• _PROBLEM DETAILS_:
Copy out all lines that hold "Blender".

Object modeling scripts
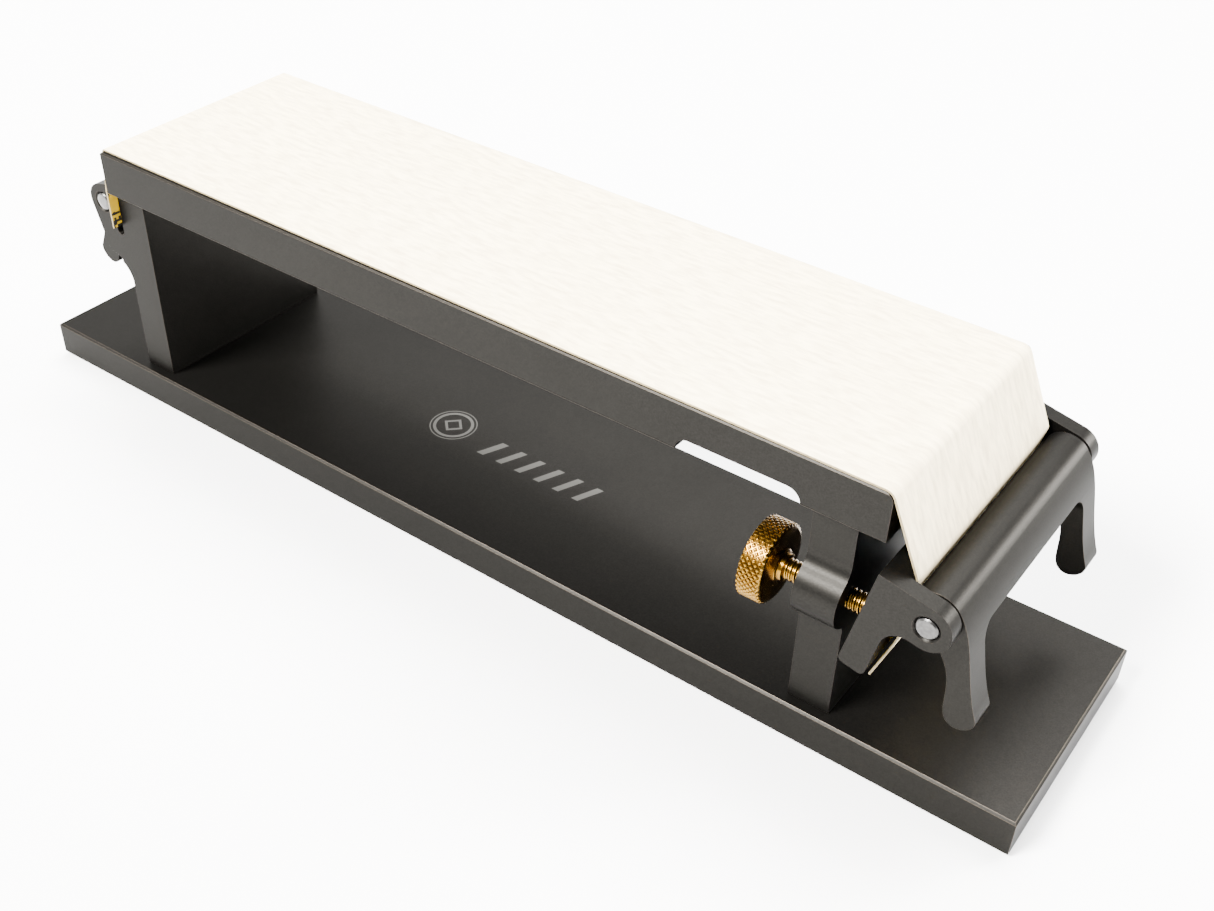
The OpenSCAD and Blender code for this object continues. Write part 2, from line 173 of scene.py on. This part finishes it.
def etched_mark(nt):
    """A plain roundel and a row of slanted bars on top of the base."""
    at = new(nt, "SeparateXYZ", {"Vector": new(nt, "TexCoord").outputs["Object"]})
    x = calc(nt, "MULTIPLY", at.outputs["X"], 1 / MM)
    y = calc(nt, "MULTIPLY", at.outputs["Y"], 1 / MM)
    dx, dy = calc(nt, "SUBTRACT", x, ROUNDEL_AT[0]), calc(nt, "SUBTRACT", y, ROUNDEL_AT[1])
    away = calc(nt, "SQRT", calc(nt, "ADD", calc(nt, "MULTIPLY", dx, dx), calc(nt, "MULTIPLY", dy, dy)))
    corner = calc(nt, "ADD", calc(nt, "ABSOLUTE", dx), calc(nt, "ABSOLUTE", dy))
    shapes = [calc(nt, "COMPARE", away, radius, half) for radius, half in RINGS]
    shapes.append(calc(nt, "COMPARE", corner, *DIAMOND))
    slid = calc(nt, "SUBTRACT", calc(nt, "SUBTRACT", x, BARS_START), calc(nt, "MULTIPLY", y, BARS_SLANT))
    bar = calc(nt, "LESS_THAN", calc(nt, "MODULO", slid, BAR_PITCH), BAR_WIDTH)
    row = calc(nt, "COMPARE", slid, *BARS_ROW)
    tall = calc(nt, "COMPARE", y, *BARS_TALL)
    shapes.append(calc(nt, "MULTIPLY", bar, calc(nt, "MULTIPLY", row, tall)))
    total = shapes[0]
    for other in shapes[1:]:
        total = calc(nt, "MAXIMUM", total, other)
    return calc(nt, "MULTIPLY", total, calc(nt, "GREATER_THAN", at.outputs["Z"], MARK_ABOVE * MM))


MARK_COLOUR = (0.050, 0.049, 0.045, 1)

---

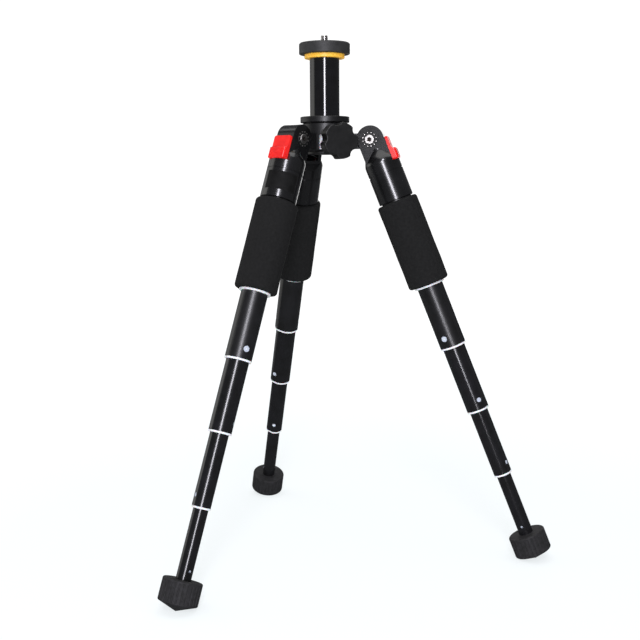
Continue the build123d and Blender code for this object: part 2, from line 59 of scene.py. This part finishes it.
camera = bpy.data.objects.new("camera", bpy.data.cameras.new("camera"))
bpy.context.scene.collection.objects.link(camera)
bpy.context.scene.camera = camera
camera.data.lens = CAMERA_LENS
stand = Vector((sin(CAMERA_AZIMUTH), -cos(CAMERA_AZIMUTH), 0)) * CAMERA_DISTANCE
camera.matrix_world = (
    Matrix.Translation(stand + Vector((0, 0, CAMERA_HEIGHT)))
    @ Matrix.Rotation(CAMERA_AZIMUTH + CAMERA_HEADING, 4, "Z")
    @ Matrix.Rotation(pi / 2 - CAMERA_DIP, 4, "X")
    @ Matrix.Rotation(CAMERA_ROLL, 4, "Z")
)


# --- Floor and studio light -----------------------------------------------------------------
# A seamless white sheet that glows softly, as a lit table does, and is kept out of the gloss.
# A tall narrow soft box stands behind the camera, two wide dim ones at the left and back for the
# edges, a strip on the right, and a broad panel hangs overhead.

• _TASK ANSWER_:
The OpenSCAD and Blender code for this object continues. Write part 2, from line 173 of scene.py on. This part finishes it.
Continue the build123d and Blender code for this object: part 2, from line 59 of scene.py. This part finishes it.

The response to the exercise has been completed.